▶ _CHALLENGE_
Each line from the one containing "Reconstruct the object" through the one containing "V = FreeCAD.Vector" must be echoed exactly, endpoints included, and every other line omitted.

▶ _DATA ROWS_

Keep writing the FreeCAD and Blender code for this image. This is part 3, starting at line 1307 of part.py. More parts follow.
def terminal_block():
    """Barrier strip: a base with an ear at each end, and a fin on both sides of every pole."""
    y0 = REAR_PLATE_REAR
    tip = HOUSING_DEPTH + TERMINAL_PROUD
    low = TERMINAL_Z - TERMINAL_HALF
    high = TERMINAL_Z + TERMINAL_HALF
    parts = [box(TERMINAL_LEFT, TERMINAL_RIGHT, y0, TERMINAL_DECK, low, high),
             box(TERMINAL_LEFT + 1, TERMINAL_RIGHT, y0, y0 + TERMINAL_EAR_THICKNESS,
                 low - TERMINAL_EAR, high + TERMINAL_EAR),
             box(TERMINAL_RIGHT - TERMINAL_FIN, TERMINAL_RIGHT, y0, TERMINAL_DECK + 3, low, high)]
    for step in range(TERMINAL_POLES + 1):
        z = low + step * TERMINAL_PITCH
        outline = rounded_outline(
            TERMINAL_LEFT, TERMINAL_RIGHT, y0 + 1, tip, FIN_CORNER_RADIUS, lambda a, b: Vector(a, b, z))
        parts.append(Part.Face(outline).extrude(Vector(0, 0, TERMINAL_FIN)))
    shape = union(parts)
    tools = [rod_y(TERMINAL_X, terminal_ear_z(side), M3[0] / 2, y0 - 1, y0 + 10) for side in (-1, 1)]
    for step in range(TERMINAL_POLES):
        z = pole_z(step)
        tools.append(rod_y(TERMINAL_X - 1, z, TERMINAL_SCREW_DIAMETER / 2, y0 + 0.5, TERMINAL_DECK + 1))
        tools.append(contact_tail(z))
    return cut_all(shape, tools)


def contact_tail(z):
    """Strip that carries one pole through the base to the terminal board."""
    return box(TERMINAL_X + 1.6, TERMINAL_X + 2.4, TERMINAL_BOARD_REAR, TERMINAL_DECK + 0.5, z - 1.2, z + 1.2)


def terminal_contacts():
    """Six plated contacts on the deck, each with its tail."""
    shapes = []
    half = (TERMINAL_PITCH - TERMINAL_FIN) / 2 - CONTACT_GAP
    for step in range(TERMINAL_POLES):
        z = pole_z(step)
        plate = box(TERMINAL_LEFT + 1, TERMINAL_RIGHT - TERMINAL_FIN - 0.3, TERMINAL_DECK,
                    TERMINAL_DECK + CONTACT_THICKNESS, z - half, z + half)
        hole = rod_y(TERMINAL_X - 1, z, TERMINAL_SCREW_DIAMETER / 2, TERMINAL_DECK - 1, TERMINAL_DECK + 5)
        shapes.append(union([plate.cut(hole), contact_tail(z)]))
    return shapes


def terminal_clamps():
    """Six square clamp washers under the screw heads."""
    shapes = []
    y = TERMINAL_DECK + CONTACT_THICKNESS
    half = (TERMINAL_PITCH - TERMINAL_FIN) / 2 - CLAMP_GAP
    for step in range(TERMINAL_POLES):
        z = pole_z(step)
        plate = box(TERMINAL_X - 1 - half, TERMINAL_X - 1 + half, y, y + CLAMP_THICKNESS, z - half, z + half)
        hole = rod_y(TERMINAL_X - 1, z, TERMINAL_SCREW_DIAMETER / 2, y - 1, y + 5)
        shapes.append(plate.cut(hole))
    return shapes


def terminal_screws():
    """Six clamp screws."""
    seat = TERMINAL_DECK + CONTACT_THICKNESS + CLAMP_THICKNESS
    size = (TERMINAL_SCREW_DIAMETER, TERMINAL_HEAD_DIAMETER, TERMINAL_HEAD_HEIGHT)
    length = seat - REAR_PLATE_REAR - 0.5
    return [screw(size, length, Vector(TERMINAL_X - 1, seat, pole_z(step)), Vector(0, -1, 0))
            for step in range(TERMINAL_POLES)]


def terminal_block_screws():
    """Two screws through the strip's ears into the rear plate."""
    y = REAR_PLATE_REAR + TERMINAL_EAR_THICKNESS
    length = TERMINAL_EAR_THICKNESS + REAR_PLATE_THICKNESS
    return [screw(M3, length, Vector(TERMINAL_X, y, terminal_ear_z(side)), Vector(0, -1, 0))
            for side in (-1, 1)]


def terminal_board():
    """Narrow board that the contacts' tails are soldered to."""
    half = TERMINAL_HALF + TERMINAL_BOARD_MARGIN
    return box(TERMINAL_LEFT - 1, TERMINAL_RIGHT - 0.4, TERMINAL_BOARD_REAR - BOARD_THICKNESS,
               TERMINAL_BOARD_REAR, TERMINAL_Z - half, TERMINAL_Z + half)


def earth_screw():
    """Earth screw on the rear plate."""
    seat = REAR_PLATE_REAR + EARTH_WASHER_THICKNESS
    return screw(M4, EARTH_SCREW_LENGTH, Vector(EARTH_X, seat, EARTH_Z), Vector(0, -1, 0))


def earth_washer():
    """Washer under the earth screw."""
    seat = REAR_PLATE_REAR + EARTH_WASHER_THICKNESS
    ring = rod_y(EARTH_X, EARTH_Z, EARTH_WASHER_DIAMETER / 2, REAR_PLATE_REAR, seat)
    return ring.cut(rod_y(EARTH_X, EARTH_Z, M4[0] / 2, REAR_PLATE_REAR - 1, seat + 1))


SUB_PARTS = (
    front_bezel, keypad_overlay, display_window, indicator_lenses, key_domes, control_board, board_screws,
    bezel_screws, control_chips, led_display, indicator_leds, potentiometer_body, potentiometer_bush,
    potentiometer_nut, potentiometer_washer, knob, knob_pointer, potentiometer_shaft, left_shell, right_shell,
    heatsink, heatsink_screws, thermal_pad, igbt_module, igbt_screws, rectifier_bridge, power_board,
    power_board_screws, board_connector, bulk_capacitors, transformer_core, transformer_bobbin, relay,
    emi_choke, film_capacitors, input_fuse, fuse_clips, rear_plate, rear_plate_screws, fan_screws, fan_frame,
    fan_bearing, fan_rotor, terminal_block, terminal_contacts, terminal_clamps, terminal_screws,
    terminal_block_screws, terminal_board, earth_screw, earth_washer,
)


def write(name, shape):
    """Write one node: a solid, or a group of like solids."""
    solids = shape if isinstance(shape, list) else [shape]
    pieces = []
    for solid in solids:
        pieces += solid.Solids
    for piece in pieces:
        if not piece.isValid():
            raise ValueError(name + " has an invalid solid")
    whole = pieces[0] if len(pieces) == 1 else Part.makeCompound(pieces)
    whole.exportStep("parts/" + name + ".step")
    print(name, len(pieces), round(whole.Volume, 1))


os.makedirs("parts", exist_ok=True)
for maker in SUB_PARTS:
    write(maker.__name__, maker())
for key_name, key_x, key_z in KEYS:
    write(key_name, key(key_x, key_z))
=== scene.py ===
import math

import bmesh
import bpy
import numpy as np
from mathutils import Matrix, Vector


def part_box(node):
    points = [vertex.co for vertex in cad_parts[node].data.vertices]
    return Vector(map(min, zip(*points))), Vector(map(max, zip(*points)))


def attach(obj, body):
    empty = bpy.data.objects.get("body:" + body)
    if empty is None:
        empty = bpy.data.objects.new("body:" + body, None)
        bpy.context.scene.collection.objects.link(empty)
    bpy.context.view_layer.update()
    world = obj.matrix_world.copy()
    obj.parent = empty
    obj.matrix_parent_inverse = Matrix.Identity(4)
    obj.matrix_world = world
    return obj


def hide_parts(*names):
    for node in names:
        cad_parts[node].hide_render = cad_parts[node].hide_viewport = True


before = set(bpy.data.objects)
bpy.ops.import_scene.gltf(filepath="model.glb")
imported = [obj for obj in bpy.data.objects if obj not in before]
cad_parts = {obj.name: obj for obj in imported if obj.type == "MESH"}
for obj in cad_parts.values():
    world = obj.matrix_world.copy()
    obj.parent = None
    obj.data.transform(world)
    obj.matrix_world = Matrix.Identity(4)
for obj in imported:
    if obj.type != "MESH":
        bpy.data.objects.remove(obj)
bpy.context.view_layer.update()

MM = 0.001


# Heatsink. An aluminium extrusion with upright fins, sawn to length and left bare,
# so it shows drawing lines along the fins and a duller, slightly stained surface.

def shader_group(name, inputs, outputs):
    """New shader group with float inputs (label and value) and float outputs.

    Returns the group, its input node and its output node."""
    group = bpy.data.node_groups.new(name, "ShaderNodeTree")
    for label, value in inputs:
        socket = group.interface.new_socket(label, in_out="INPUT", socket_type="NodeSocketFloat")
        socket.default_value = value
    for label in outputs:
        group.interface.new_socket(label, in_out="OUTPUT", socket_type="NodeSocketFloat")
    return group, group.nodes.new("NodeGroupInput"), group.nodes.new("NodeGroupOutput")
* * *
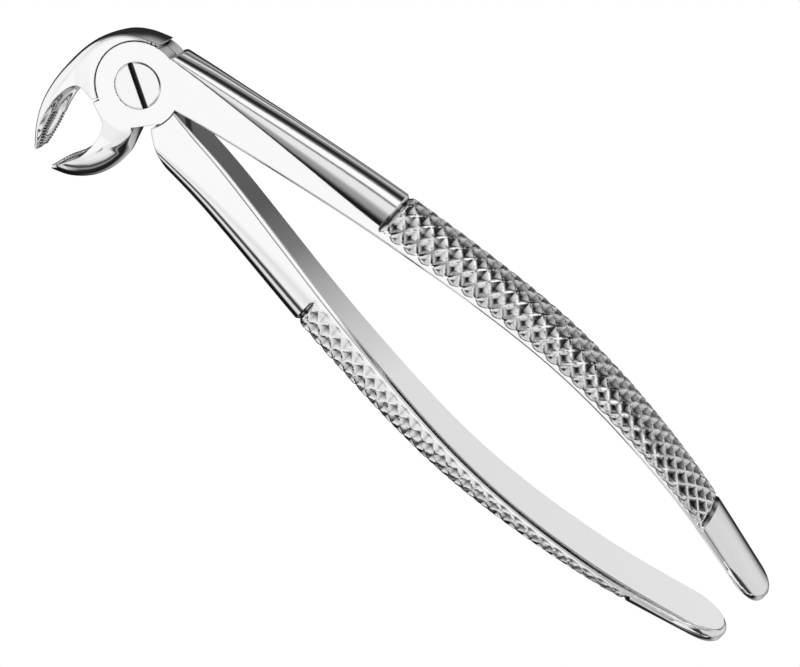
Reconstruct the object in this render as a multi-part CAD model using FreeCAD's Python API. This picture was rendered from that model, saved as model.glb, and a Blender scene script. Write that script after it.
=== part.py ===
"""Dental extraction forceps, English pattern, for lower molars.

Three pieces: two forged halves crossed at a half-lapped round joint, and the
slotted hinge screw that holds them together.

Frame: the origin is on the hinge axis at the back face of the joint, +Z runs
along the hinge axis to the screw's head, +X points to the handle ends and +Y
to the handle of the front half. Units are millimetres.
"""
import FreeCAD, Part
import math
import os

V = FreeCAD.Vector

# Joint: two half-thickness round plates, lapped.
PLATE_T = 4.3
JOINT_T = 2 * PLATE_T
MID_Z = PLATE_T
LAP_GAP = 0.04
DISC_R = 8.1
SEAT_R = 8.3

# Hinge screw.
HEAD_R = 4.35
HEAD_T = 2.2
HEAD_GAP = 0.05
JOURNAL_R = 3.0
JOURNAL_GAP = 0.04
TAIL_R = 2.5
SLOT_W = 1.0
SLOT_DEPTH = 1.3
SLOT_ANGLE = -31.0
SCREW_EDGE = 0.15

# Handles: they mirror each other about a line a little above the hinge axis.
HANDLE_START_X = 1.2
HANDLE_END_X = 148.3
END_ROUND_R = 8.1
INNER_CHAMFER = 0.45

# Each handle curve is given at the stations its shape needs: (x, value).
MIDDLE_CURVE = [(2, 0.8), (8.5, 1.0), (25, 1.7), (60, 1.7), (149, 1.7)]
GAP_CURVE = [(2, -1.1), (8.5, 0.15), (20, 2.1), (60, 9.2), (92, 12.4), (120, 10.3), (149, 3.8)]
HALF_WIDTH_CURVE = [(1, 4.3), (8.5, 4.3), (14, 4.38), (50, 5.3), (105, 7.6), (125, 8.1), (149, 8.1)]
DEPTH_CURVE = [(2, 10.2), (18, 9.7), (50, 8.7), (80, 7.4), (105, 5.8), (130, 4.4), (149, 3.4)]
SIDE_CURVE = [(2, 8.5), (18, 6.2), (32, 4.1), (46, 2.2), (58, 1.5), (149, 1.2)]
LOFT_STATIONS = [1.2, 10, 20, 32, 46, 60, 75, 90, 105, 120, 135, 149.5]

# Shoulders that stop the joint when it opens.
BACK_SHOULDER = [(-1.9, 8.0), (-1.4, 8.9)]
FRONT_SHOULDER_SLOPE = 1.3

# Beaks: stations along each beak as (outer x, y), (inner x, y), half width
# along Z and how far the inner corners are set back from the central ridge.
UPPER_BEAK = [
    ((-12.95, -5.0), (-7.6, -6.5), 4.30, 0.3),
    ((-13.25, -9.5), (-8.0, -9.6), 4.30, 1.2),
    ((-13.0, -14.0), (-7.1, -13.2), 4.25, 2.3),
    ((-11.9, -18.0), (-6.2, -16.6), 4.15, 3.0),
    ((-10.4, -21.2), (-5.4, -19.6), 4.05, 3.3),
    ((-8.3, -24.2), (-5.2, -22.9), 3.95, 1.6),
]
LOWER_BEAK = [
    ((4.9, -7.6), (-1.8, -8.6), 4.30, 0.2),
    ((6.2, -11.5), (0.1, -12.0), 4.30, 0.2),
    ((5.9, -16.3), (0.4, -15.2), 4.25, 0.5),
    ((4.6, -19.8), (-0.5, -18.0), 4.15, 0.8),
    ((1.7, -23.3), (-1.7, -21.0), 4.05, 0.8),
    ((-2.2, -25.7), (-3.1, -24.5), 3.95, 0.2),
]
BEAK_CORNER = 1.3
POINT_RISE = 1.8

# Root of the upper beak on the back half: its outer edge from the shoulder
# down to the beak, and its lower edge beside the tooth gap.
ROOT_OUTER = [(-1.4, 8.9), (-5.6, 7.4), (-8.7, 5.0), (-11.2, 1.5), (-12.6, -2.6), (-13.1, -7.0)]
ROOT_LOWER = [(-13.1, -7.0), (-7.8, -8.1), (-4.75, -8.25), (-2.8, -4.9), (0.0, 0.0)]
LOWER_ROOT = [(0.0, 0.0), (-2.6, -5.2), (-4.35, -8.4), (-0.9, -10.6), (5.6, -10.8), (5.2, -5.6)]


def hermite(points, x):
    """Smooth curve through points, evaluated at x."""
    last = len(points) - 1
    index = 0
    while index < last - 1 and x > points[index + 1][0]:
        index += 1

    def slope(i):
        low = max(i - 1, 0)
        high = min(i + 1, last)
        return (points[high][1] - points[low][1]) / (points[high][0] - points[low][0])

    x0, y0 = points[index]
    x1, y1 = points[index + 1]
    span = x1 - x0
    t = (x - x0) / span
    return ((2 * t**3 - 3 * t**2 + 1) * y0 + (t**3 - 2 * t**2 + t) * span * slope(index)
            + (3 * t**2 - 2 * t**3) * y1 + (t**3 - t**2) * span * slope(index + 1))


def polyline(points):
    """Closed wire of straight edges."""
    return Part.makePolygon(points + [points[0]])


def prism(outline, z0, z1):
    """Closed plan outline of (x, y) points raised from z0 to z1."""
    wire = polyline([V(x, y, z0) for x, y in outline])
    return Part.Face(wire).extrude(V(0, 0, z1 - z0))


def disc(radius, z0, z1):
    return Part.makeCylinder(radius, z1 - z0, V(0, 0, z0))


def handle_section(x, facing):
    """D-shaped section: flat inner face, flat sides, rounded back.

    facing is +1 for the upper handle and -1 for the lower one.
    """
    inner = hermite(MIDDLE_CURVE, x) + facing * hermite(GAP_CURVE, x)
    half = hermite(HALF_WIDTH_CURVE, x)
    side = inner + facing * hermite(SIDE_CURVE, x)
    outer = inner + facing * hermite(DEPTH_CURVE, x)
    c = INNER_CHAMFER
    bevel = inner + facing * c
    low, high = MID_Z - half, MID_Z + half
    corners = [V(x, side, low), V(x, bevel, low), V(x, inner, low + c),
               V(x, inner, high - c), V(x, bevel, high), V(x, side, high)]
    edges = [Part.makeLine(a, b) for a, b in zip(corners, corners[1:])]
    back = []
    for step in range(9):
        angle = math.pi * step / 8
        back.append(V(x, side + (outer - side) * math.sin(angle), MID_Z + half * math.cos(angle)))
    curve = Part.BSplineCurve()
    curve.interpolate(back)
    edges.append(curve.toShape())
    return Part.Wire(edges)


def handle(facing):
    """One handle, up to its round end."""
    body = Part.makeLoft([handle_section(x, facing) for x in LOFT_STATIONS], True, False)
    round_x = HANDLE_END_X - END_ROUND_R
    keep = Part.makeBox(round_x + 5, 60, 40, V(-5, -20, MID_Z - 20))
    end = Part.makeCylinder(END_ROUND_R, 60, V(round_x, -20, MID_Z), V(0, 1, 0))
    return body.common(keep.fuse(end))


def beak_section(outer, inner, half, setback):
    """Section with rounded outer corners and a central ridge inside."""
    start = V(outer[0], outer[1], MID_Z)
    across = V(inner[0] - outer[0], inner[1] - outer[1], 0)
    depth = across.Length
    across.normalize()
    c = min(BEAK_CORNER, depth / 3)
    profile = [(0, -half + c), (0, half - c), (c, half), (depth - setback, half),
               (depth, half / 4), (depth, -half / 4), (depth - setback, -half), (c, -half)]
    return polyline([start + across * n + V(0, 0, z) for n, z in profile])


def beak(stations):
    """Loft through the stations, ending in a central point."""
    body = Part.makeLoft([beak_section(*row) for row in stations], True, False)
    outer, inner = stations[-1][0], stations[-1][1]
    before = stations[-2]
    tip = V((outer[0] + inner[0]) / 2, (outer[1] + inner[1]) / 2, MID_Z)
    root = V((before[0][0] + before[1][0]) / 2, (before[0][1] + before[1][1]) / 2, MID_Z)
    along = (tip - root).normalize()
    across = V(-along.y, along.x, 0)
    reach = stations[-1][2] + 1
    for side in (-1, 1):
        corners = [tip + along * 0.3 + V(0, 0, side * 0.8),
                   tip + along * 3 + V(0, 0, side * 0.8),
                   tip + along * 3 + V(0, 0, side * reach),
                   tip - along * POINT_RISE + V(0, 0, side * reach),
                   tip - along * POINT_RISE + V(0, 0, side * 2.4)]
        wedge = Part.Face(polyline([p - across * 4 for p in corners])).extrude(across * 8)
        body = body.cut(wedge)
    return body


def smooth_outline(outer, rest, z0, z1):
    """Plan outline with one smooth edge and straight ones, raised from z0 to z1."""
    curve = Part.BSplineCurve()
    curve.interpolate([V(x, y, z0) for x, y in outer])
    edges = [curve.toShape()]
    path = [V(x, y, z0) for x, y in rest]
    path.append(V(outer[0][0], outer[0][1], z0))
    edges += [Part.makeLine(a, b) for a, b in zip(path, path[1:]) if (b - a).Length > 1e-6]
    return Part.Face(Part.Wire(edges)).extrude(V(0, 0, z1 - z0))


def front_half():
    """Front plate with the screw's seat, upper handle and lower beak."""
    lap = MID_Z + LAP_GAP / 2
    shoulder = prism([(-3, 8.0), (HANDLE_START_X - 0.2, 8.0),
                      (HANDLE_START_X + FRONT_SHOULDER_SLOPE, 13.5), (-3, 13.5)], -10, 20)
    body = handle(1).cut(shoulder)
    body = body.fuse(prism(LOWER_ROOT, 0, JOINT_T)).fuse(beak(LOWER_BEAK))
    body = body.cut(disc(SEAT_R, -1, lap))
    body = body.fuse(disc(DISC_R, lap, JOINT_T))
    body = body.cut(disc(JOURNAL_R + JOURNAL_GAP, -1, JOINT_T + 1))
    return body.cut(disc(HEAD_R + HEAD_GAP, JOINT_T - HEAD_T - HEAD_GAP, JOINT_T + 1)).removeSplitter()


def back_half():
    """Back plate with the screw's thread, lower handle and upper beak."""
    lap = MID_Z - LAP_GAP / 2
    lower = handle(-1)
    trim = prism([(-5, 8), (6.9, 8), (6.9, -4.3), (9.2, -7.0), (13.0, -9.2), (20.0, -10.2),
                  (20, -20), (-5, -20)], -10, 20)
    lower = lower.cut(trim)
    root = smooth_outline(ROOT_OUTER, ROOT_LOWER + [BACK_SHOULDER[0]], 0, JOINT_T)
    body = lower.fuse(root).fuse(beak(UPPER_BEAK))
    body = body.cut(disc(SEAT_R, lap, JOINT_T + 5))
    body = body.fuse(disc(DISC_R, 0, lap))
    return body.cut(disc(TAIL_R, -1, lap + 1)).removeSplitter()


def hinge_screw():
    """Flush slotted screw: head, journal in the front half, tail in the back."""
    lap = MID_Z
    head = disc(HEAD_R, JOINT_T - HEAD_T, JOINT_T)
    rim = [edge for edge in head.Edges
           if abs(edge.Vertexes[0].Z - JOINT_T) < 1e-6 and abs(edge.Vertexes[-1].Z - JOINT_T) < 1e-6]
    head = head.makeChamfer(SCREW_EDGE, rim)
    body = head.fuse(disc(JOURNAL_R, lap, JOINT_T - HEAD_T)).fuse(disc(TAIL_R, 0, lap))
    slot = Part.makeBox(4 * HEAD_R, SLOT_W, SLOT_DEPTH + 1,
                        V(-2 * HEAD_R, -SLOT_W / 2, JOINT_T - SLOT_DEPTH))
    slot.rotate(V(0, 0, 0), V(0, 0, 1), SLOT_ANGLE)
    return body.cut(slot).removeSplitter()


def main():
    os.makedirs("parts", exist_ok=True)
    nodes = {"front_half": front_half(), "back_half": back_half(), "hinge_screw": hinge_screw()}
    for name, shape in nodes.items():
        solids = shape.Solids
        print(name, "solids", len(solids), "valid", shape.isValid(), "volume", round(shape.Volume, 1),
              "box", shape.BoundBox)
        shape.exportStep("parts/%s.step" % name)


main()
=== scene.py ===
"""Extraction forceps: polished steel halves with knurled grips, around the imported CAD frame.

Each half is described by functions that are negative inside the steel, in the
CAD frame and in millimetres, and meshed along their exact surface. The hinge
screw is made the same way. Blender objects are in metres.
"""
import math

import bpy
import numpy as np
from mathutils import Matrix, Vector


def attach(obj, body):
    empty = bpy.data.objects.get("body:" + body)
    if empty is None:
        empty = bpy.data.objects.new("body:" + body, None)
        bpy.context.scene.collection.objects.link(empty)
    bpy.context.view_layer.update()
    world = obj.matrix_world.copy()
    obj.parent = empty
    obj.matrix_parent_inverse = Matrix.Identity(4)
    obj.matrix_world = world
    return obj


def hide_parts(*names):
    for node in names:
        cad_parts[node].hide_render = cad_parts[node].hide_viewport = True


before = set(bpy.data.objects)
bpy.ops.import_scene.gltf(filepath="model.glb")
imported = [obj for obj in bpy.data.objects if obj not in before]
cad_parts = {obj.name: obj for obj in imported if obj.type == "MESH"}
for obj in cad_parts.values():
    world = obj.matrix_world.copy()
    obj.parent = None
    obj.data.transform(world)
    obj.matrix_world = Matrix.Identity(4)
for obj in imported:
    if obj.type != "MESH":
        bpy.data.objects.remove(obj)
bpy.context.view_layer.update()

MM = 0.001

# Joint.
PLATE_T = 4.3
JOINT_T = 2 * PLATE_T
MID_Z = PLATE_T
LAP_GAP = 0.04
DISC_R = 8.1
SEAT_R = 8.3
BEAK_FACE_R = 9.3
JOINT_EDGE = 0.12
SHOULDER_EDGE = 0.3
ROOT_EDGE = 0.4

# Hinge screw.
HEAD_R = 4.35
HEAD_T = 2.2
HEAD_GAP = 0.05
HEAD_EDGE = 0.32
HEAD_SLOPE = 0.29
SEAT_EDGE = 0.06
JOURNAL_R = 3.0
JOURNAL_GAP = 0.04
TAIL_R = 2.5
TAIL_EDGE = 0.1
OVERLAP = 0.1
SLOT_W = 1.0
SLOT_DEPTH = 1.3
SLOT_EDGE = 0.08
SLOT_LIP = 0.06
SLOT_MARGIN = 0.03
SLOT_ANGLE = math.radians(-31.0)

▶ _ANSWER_
Reconstruct the object in this render as a multi-part CAD model using FreeCAD's Python API. This picture was rendered from that model, saved as model.glb, and a Blender scene script. Write that script after it.
=== part.py ===
"""Dental extraction forceps, English pattern, for lower molars.

Three pieces: two forged halves crossed at a half-lapped round joint, and the
slotted hinge screw that holds them together.

Frame: the origin is on the hinge axis at the back face of the joint, +Z runs
along the hinge axis to the screw's head, +X points to the handle ends and +Y
to the handle of the front half. Units are millimetres.
"""
import FreeCAD, Part
import math
import os

V = FreeCAD.Vector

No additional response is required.